Each vehicle type is broken down into eight core certifications, testing a technician’s knowledge of maintenance and repair. Core 8 include these basics:

A1 Engine Repair

A2 Automatic Transmission/Transaxle

A3 Manual Drivetrain and Axles

A4 Suspension and Steering

A5 Brakes

A6 Electrical/Electronic Systems

A7 Heating and Air Conditioning

A8 Engine Performance

These same eight topics are also covered for trucks and transit buses. A special section (Section S) includes school buses that do not have air conditioning.

ASE Masters Certification

After mastering all eight core certifications, a technician is eligible to take the ASE Masters Certification test. Having a Master’s Certification indicates that you have extensive knowledge of all the core components. 

Secondary Certifications

There is no definitive list of additional ASE certifications an automotive technician should get. Secondary certifications are a good way to make your shop more versatile and improve specialties 

Manufacturer Certifications

A technician who is familiar with a specific make and model of a vehicle is invaluable because they know all of the ins and outs and specific details related to any repairs. Manufacturers offer training and certifications for technicians who wish to improve their technical skills on their specific make and model. The requirements for these certifications vary greatly between manufacturers. However, they often require extra courses and hands-on experience working on the manufacturer’s vehicles.

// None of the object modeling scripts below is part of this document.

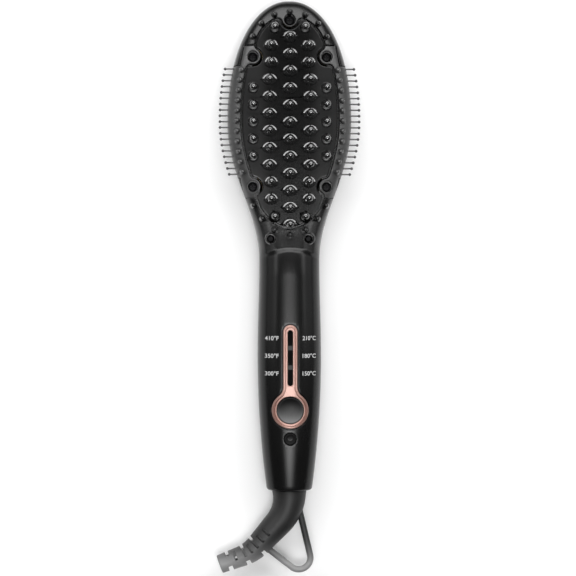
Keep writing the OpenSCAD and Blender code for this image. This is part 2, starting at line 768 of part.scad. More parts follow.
// A collar that is lens-shaped on the plan, as the overlap of two cones
module lens(half_l, foot, tip) {
    r = (half_l * half_l + foot * foot) / (2 * foot);
    intersection_for(side = [-1, 1])
        translate([0, side * (r - foot), 0]) cylinder(r1 = r, r2 = r - foot + tip, h = collar_h);
}

module heating_plate() color([0.03, 0.03, 0.035]) {
    difference() {
        union() {
            notched_plate(0, plate_foot, plate_z - 0.5);
            notched_plate(-0.5, plate_z - 1, plate_z);
            difference() {
                notched_plate(0, seat_z, plate_foot + 0.5);
                notched_plate(-skirt_t, seat_z - 1, plate_foot);
            }
            for (y = shield_screw_y) rod(0, y, seat_z - deck_t - tray_h + tray_t, plate_foot + 0.5, 3);
            at_clamp_screws() rod(0, 0, clamp_z + clamp_t, plate_foot + 0.5, 2.4);
        }
        for (y = shield_screw_y) rod(0, y, 0, plate_foot - 1, 1.05);
        at_clamp_screws() rod(0, 0, clamp_z, plate_foot + 0.7, 1.05);
    }
    for (t = teeth) at_tooth(t)
        cylinder(r1 = t[2] > 0 ? post_foot_r : tooth_foot_r, r2 = cap_r - 0.1, h = tooth_h);
    for (t = teeth) if (t[2] > 0 && t[1] - lens_foot > plate_low) at_tooth(t) collar(t[2]);
    for (t = teeth) if (t[2] > 0 && t[1] - lens_foot <= plate_low) intersection() {
        at_tooth(t) collar(t[2]);
        notched_plate(0, plate_foot, plate_z + collar_h);
    }
}
module tooth_caps() color([0.06, 0.06, 0.065])
    for (t = teeth) translate([t[0], t[1], plate_z - 0.2 + tooth_h]) {
        cylinder(r = cap_r, h = cap_h - cap_r * 0.8);
        translate([0, 0, cap_h - cap_r * 0.8]) dome(cap_r, cap_r * 0.8);
    }
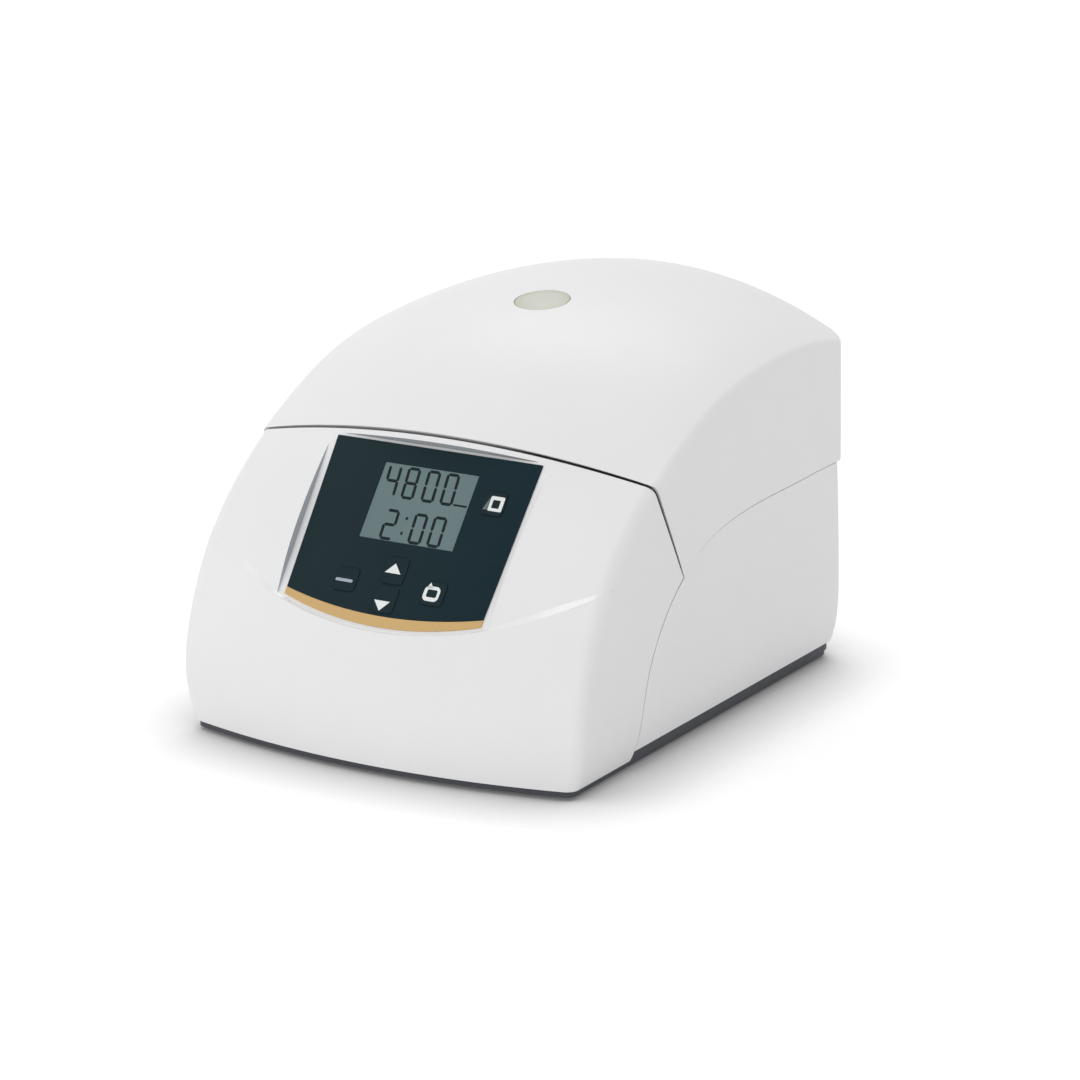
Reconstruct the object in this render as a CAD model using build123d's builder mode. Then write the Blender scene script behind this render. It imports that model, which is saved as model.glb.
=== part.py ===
from build123d import *
from math import cos, hypot, pi, radians, sin, sqrt
import os

# Mini centrifuge with a hinged hood lid. X runs right, Y runs back, Z up.
# The origin lies on the bench under the middle of the body.

# Overall body
body_width = 275.0
body_depth = 352.0
body_height = 247.0
body_foot = 6.0
housing_foot = 12.0
side_wall = 3.0
half_width = body_width / 2
half_depth = body_depth / 2
front_y = -half_depth
rear_y = half_depth

# How far helper solids and cuts run past what they cut
far_margin = 60.0
side_margin = 4.0
plan_margin = 20.0
cut_margin = 1.0
least_radius = 1.0
far_front = -half_depth - far_margin
far_rear = half_depth + far_margin
far_top = body_height + far_margin

# Middle line of the front and top, from under the front edge to behind the rear edge,
# with the rise of the cross arc at each point (y, z, crown)
front_crown = 18.0
top_crown = 32.0
crown_width = body_width - 15.0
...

How Do You Know if Your Auto Mechanic is ASE Certified? ASE certification is a widely recognized and sought-after credential, which a mechanic has to become recertified for every five years. Finding an ASE-certified auto mechanic will put your mind at ease that you have a knowledgeable professional working on your vehicle. The best way to find out is to call the shop and ask, check their website, or visit the shop and look for the certification hanging on the wall or the logo on their uniform. 

You can also visit the ASE website. Type in your zip code or city and state on the ASE Blue Seal Recognized Business Locator page to find an ASE shop in your area with a certified auto mechanic.